> **Instructions for the task**
Copy out all of the material, matching it word for word.

# START OF Dataset content

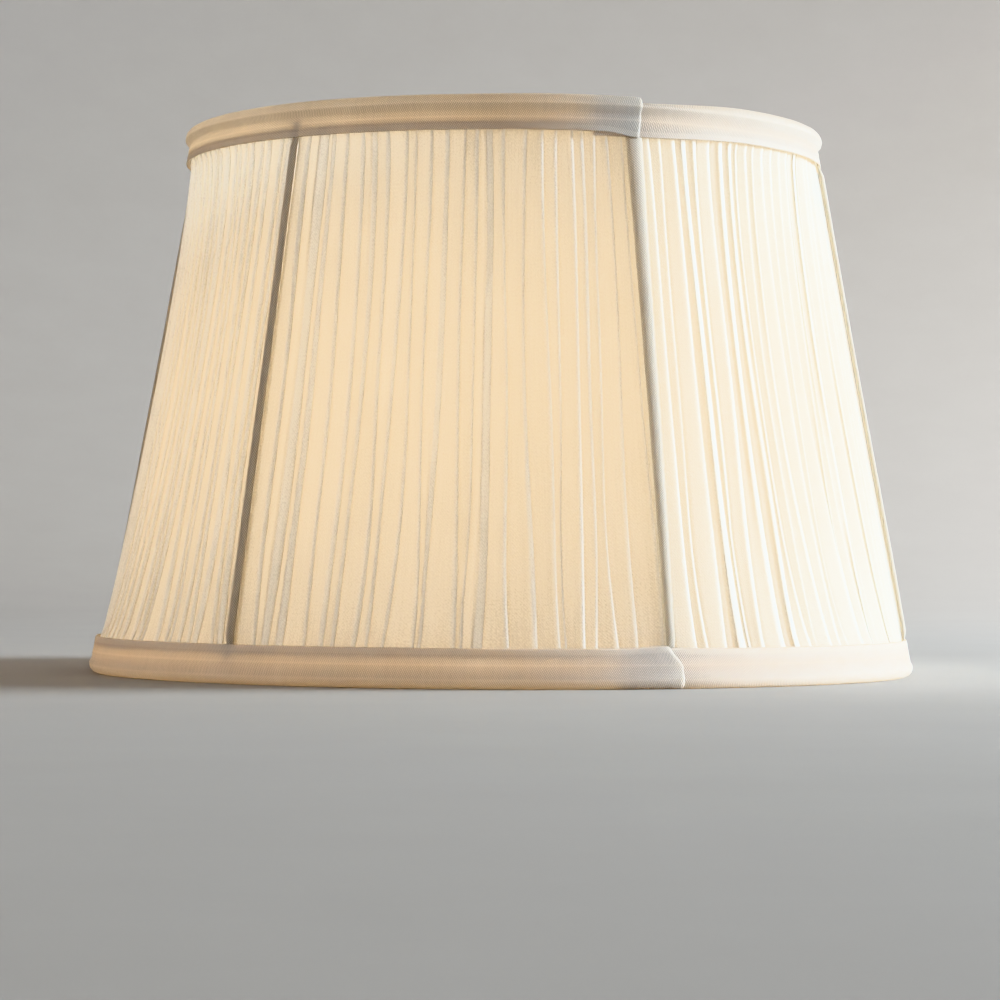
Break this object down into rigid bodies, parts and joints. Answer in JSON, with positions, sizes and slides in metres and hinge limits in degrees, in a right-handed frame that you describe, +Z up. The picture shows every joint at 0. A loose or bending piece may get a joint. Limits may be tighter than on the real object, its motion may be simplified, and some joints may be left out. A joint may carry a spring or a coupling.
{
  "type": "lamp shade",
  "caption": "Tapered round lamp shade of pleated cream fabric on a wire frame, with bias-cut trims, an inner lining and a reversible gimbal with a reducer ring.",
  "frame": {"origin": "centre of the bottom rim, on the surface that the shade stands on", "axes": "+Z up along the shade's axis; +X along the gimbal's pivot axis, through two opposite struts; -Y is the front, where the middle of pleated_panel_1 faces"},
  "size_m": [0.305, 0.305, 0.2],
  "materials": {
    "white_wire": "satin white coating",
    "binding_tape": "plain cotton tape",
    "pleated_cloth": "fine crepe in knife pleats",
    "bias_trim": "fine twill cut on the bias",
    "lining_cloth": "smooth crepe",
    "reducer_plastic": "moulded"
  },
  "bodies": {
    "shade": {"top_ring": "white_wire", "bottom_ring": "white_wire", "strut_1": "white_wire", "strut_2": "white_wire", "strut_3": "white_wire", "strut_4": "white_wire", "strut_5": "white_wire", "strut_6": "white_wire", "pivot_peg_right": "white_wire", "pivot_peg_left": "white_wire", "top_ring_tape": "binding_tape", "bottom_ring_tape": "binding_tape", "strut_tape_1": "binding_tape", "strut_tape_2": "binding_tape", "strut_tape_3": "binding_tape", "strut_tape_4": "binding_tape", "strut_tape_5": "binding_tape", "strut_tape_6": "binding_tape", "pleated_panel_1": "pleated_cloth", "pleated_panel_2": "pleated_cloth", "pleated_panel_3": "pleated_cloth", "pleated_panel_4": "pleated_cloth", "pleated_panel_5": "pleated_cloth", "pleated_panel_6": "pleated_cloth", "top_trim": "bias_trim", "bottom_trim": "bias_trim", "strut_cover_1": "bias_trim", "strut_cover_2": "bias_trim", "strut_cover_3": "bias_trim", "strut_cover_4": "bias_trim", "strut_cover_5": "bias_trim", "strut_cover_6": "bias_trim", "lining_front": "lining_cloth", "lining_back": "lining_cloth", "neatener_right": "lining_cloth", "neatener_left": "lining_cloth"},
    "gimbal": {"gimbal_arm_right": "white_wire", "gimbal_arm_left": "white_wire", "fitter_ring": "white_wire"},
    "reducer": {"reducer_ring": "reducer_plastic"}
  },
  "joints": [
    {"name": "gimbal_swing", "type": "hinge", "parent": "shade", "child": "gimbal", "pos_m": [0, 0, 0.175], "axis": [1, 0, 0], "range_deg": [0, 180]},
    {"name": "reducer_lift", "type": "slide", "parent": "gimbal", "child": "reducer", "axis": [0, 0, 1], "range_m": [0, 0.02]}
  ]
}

# END OF Dataset content

> **Response for this exercise**
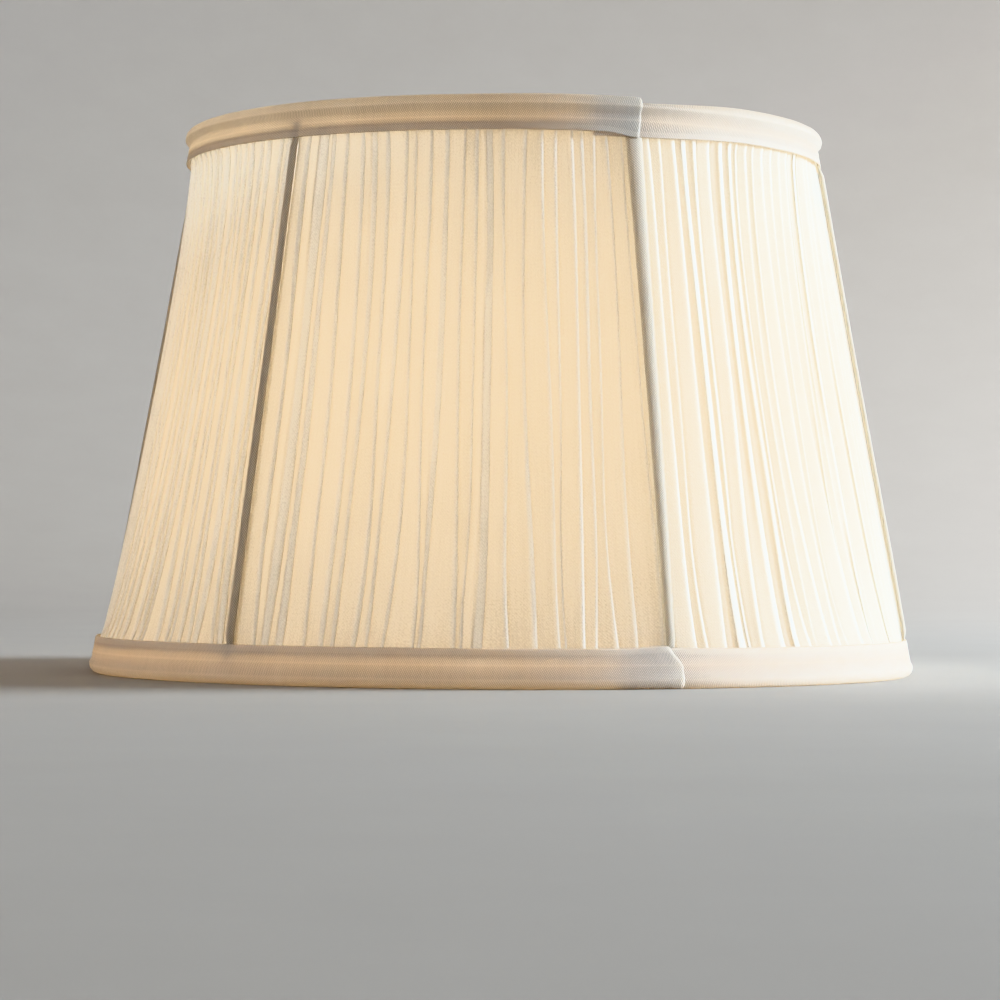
Break this object down into rigid bodies, parts and joints. Answer in JSON, with positions, sizes and slides in metres and hinge limits in degrees, in a right-handed frame that you describe, +Z up. The picture shows every joint at 0. A loose or bending piece may get a joint. Limits may be tighter than on the real object, its motion may be simplified, and some joints may be left out. A joint may carry a spring or a coupling.
{
  "type": "lamp shade",
  "caption": "Tapered round lamp shade of pleated cream fabric on a wire frame, with bias-cut trims, an inner lining and a reversible gimbal with a reducer ring.",
  "frame": {"origin": "centre of the bottom rim, on the surface that the shade stands on", "axes": "+Z up along the shade's axis; +X along the gimbal's pivot axis, through two opposite struts; -Y is the front, where the middle of pleated_panel_1 faces"},
  "size_m": [0.305, 0.305, 0.2],
  "materials": {
    "white_wire": "satin white coating",
    "binding_tape": "plain cotton tape",
    "pleated_cloth": "fine crepe in knife pleats",
    "bias_trim": "fine twill cut on the bias",
    "lining_cloth": "smooth crepe",
    "reducer_plastic": "moulded"
  },
  "bodies": {
    "shade": {"top_ring": "white_wire", "bottom_ring": "white_wire", "strut_1": "white_wire", "strut_2": "white_wire", "strut_3": "white_wire", "strut_4": "white_wire", "strut_5": "white_wire", "strut_6": "white_wire", "pivot_peg_right": "white_wire", "pivot_peg_left": "white_wire", "top_ring_tape": "binding_tape", "bottom_ring_tape": "binding_tape", "strut_tape_1": "binding_tape", "strut_tape_2": "binding_tape", "strut_tape_3": "binding_tape", "strut_tape_4": "binding_tape", "strut_tape_5": "binding_tape", "strut_tape_6": "binding_tape", "pleated_panel_1": "pleated_cloth", "pleated_panel_2": "pleated_cloth", "pleated_panel_3": "pleated_cloth", "pleated_panel_4": "pleated_cloth", "pleated_panel_5": "pleated_cloth", "pleated_panel_6": "pleated_cloth", "top_trim": "bias_trim", "bottom_trim": "bias_trim", "strut_cover_1": "bias_trim", "strut_cover_2": "bias_trim", "strut_cover_3": "bias_trim", "strut_cover_4": "bias_trim", "strut_cover_5": "bias_trim", "strut_cover_6": "bias_trim", "lining_front": "lining_cloth", "lining_back": "lining_cloth", "neatener_right": "lining_cloth", "neatener_left": "lining_cloth"},
    "gimbal": {"gimbal_arm_right": "white_wire", "gimbal_arm_left": "white_wire", "fitter_ring": "white_wire"},
    "reducer": {"reducer_ring": "reducer_plastic"}
  },
  "joints": [
    {"name": "gimbal_swing", "type": "hinge", "parent": "shade", "child": "gimbal", "pos_m": [0, 0, 0.175], "axis": [1, 0, 0], "range_deg": [0, 180]},
    {"name": "reducer_lift", "type": "slide", "parent": "gimbal", "child": "reducer", "axis": [0, 0, 1], "range_m": [0, 0.02]}
  ]
}